Closer but not exactly correct yet. How did you get $dV = 4\pi y^2 dy$?

 

[annamal]

Closer but not exactly correct yet. How did you get $dV = 4\pi y^2 dy$?

$V = \frac 4 3 \pi r^3$, so $dV = 4\pi y^2 dy$
What is wrong with that?

 

[annamal]

@annamal

View attachment 299205

r (distance indicated) = $\sqrt{r^2 - y^2}$
Thus
$I = \int{r^2dm} = I = \int_{-R}^{R}{R^2 - y^2}*\sigma 4\pi y^2 dy$

 

[haruspex]

$V = \frac 4 3 \pi r^3$, so $dV = 4\pi y^2 dy$
What is wrong with that?

First, what follows from $V = \frac 4 3 \pi r^3$ is that $dV = 4\pi r^2 dr$.
Secondly, as I pointed out in post #13, $4\pi r^2 dr$ would be a spherical shell element. That is of no help since different parts of it are at different distances from the axis of rotation.

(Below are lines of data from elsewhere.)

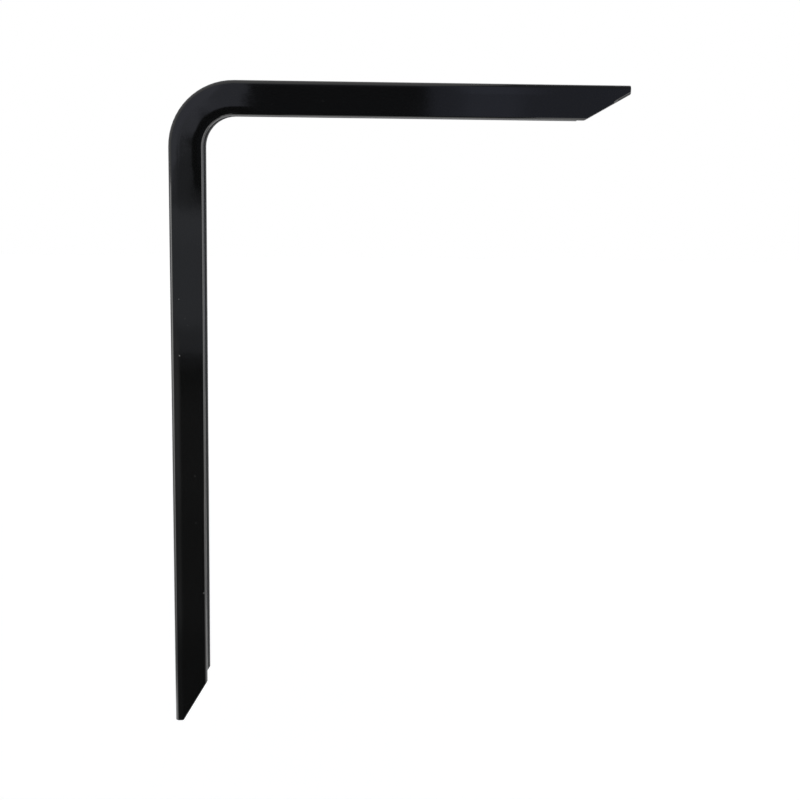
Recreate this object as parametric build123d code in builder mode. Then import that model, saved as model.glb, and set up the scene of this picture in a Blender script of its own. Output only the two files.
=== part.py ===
from build123d import *
from math import radians, sin
import os

# Shelf bracket: one steel sheet pressed into a U-shaped channel that turns a right angle.
# The web is the back of the channel. It lies on the wall and under the shelf.
# Two flanges stand up from the web and face into the angle, so the channel is open there.
# X runs out from the wall, Y across the bracket and Z up.
# The origin is midway between the two wall screws, on the wall face of the web.

# Overall sizes, in mm
wall_arm = 300.0  # from the shelf face down to the lower tip
shelf_arm = 203.0  # from the wall face out to the front tip
width = 18.0  # across the outside of the flanges
flange_depth = 15.4  # from the outside of the web to the flange rims
sheet = 1.5  # thickness of the steel

# Bends and edges
corner_radius = 29.0  # outside of the web, round the right angle
fold_inside = 0.2  # inside of the long fold between web and flange
rim_inside = 0.4  # rounding of a rim on the channel side
rim_flat = 0.05  # flat that is left along the top of a rim
end_softening = 0.3  # rounding of every edge of the two cut ends

# Ends: the flanges are cut down to a blunt tip
end_angle = 30.0  # between the cut and the arm
tip_depth = 3.8  # what the flanges keep at the tip, web included
tip_radius = 1.0  # between the slanted cut and the blunt tip

# Screw holes through the web, two to each arm
wall_hole_diameter = 5.5
wall_hole_spacing = 200.0
wall_hole_drop = 50.0  # from the shelf face down to the upper hole
shelf_hole_diameter = 4.5
shelf_hole_spacing = 110.0
shelf_hole_reach = 50.0  # from the wall face out to the inner hole

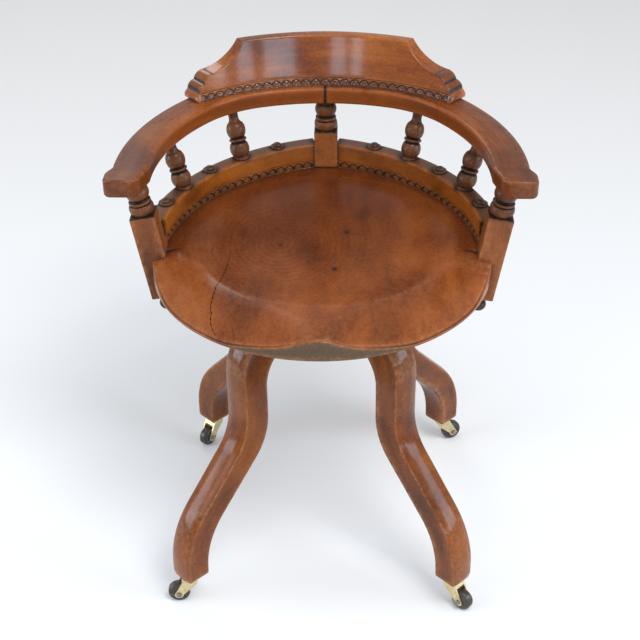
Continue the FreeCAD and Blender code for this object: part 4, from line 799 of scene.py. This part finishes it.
def arm_rungs():
    """Return the arm's inner and outer edge points, in pairs from the joint at the back to the hand."""
    rungs = []
    for (cx, cy), radius, first, last in ARM_ARCS:
        steps = max(2, int(math.radians(last - first) * radius / 4))
        for angle in np.radians(np.linspace(first, last, steps, endpoint=False)):
            way = np.array([math.sin(angle), math.cos(angle)])
            centre = np.array([cx, cy])
            rungs.append((centre + way * radius, centre + way * (radius + ARM_WIDTH)))
    side_x, side_y = cx + radius, cy
    for y in np.concatenate([np.linspace(side_y, KNUCKLE_Y, 9), np.linspace(-47, HAND_END + HAND_ROUND, 11)]):
        if y > WRIST_Y:
            inner = side_x + (HAND_INNER_X - side_x) * (y - side_y) / (WRIST_Y - side_y)
        else:
            inner = HAND_INNER_X + HAND_SPREAD * (y - WRIST_Y) / (HAND_END - WRIST_Y)
        if y > KNUCKLE_Y:
            t = (y - side_y) / (KNUCKLE_Y - side_y)
            outer = side_x + ARM_WIDTH + 8.35 * smoothstep(0, 1, t) ** 0.9
        else:
            out = min(0.0, y + 57.5)
            outer = KNUCKLE_X - KNUCKLE_ROUND + math.sqrt(KNUCKLE_ROUND ** 2 - out ** 2)
        rungs.append((np.array([inner, y]), np.array([outer, y])))
    return rungs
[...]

Btw, I have been assuming this is for the moment of inertia of a solid sphere. Please clarify whether it is that or a spherical shell. Your answer is wrong either way.

 

[PhDeezNutz]

r (distance indicated) = $\sqrt{r^2 - y^2}$
Thus
$I = \int{r^2dm} = I = \int_{-R}^{R}{R^2 - y^2}*\sigma 4\pi y^2 dy$

Please have a look at this page http://hyperphysics.phy-astr.gsu.edu/hbase/sphc.html

For an entire sphere $\theta$ ranges from $0$ to $\pi$ and $\phi$ ranges from $0$ to $2 \pi$

Are you familiar with multi-variable calculus? Is it a pre-req or co-req for your class? If not then I think it would be very difficult to confirm the moment of inertia for a sphere.